Written problem: Copy exactly the lines from the start of the data below through the one that carries "frame_gap = 204; // [170:1:250]", and only those.

:: Information shown ::

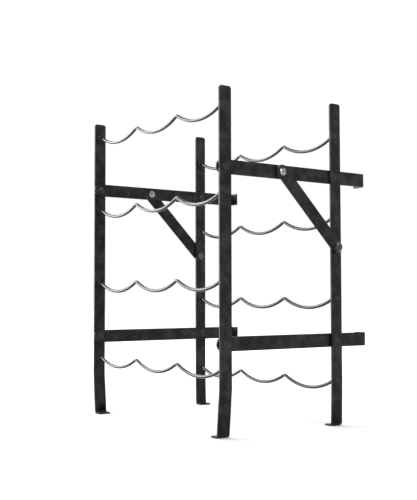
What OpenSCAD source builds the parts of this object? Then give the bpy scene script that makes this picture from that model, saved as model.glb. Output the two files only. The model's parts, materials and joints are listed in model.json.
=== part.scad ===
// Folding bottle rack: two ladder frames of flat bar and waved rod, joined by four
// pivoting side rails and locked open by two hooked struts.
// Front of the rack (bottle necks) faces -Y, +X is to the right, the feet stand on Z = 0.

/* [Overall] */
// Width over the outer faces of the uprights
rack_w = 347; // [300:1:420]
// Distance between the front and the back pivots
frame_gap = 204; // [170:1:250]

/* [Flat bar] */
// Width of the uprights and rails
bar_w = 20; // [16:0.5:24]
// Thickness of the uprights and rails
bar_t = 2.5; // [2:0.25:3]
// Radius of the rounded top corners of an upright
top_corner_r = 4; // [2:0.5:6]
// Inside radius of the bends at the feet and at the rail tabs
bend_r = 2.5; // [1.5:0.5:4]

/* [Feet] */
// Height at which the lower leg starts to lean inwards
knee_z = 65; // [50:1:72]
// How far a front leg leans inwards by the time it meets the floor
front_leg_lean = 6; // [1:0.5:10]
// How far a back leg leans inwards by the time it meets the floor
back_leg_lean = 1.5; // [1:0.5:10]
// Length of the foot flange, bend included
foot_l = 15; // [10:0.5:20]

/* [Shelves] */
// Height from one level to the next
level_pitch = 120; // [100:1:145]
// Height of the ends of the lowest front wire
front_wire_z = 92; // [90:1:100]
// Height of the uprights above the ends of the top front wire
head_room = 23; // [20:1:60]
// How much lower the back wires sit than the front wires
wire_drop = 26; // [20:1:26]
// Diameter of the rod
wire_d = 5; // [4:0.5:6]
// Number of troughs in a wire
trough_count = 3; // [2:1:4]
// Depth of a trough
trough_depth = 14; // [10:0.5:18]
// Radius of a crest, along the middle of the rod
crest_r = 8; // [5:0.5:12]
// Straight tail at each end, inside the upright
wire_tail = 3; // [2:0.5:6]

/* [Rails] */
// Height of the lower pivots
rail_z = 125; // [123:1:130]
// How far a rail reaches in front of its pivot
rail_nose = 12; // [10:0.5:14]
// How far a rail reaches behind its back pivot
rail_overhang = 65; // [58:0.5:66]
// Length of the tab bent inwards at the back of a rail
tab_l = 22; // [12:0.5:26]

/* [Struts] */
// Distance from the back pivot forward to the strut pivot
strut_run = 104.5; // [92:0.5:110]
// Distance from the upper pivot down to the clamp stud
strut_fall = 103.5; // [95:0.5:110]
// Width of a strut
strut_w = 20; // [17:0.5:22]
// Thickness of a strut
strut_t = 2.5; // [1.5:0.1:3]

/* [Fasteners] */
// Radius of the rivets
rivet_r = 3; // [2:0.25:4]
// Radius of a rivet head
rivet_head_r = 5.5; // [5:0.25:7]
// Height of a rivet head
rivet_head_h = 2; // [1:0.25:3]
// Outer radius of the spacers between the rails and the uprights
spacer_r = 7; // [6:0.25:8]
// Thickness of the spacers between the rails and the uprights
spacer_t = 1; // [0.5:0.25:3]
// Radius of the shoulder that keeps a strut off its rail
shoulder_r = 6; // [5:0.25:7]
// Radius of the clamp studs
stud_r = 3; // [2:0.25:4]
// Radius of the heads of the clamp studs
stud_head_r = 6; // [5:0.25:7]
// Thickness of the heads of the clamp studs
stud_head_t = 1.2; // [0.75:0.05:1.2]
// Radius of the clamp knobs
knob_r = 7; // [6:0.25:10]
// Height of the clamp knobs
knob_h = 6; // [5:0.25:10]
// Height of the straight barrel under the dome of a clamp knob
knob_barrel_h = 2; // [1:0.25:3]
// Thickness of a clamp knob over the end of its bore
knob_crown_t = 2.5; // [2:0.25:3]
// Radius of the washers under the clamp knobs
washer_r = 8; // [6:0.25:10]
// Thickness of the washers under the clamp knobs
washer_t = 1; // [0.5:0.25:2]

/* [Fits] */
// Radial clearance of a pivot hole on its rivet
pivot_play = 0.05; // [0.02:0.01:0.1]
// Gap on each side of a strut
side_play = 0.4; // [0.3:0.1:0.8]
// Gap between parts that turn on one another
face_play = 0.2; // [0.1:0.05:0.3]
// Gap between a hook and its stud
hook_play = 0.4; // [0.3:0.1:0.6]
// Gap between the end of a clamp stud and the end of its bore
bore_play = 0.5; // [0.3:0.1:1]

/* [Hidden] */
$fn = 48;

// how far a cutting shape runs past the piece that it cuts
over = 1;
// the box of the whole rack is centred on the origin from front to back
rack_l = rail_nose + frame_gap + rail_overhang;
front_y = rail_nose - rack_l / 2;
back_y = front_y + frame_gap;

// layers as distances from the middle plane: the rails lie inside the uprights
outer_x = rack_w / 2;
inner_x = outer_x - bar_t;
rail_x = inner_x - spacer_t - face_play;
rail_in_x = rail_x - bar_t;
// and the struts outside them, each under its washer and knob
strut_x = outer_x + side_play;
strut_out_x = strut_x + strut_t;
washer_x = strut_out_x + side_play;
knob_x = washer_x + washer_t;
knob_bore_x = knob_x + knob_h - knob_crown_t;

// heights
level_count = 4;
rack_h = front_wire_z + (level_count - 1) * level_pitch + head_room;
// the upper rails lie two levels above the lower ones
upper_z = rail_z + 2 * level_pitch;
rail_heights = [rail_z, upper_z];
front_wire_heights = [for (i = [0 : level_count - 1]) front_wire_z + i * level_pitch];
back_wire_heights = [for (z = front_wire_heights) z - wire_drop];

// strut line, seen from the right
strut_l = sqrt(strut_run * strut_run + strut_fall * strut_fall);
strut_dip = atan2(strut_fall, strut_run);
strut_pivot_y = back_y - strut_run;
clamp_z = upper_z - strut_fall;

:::

Final answer:
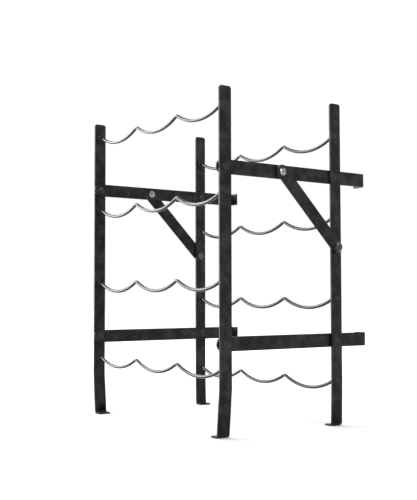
What OpenSCAD source builds the parts of this object? Then give the bpy scene script that makes this picture from that model, saved as model.glb. Output the two files only. The model's parts, materials and joints are listed in model.json.
=== part.scad ===
// Folding bottle rack: two ladder frames of flat bar and waved rod, joined by four
// pivoting side rails and locked open by two hooked struts.
// Front of the rack (bottle necks) faces -Y, +X is to the right, the feet stand on Z = 0.

/* [Overall] */
// Width over the outer faces of the uprights
rack_w = 347; // [300:1:420]
// Distance between the front and the back pivots
frame_gap = 204; // [170:1:250]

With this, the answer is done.